=== DATA SHOWN ===

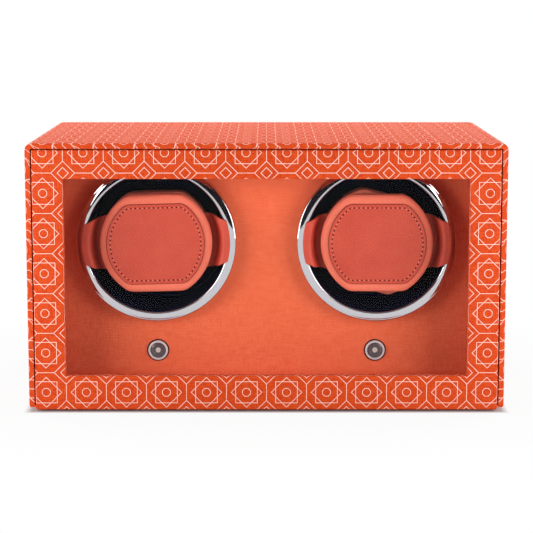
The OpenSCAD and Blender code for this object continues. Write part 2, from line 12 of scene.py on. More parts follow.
import bmesh
import bpy
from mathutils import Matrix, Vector


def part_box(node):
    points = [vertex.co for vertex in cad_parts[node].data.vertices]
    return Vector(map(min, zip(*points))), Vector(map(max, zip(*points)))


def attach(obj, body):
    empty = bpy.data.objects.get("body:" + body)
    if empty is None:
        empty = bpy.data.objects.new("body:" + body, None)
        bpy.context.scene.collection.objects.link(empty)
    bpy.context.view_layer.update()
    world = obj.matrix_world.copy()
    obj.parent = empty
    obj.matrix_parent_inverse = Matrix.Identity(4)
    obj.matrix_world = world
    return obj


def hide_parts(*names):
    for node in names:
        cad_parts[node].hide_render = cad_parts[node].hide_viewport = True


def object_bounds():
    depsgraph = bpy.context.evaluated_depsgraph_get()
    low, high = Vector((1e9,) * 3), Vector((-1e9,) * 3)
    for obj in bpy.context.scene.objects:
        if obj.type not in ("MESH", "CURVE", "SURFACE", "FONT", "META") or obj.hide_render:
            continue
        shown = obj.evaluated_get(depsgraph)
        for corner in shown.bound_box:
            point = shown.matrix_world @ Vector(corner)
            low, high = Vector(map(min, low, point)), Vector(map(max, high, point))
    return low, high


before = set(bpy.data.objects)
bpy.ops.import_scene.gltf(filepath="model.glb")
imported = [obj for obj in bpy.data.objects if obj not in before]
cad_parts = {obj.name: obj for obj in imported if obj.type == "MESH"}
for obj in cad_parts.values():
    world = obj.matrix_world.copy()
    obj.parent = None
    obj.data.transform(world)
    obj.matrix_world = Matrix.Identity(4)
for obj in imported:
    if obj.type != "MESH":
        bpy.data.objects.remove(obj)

CAD_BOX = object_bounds()
MM = 0.001
TINY = 0.01 * MM
LOG = logging.getLogger("winder")
NODES: dict[str, bpy.types.Object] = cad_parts

Colour = tuple[float, float, float]
Spot = tuple[float, float, float]
Pair = tuple[float, float]
Term = Union["Value", float, Colour]


def tone(red: float, green: float, blue: float) -> Colour:
    """Linear colour of a paint swatch.

    Args:
        red: Red part on the usual 0 to 255 scale.
        green: Green part.
        blue: Blue part.

    Returns:
        The linear colour.
    """

    def linear(part: float) -> float:
        """One part of the swatch."""
        share = part / 255
        return share / 12.92 if share <= 0.04045 else ((share + 0.055) / 1.055) ** 2.4

    return linear(red), linear(green), linear(blue)


# ---------- shader maths ----------


class Value:
    """A shader socket that takes part in Python sums."""

    def __init__(self, shader: "Shader", socket: bpy.types.NodeSocket) -> None:
        """Keeps the socket and the shader that it belongs to."""
        self.shader = shader
        self.socket = socket

    def _sum(self, operation: str, *terms: Term) -> "Value":
        """A Math node on the terms."""
        return self.shader.read("ShaderNodeMath", {"operation": operation}, dict(enumerate(terms)))

    def __add__(self, other: Term) -> "Value":
        """self + other."""
        return self._sum("ADD", self, other)

    __radd__ = __add__

    def __mul__(self, other: Term) -> "Value":
        """self * other."""
        return self._sum("MULTIPLY", self, other)

    __rmul__ = __mul__

    def __sub__(self, other: Term) -> "Value":
        """self - other."""
        return self._sum("SUBTRACT", self, other)

    def __rsub__(self, other: Term) -> "Value":
        """other - self."""
        return self._sum("SUBTRACT", other, self)

    def __truediv__(self, other: Term) -> "Value":
        """self / other."""
        return self._sum("DIVIDE", self, other)

    def __abs__(self) -> "Value":
        """Size of self without its sign."""
        return self._sum("ABSOLUTE", self)

    def fract(self) -> "Value":
        """What is left of self over its whole number."""
        return self._sum("FRACT", self)

    def most(self, other: Term) -> "Value":
        """The larger of self and other."""
        return self._sum("MAXIMUM", self, other)

    def step(self, start: float, end: float) -> "Value":
        """A smooth rise from 0 to 1.

        Args:
            start: Where the rise is 0.
            end: Where the rise is 1. It may be the smaller one.

        Returns:
            The rise.
        """
        return self.shader.read(
            "ShaderNodeMapRange",
            {"interpolation_type": "SMOOTHSTEP"},
            {"Value": self, "From Min": start, "From Max": end},
        )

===

[TO BE DONE]:
Go through the data above and find the lines with the word "names". Copy each of those lines.

[SOLUTION TO THE PROBLEM]:
def hide_parts(*names):
    for node in names:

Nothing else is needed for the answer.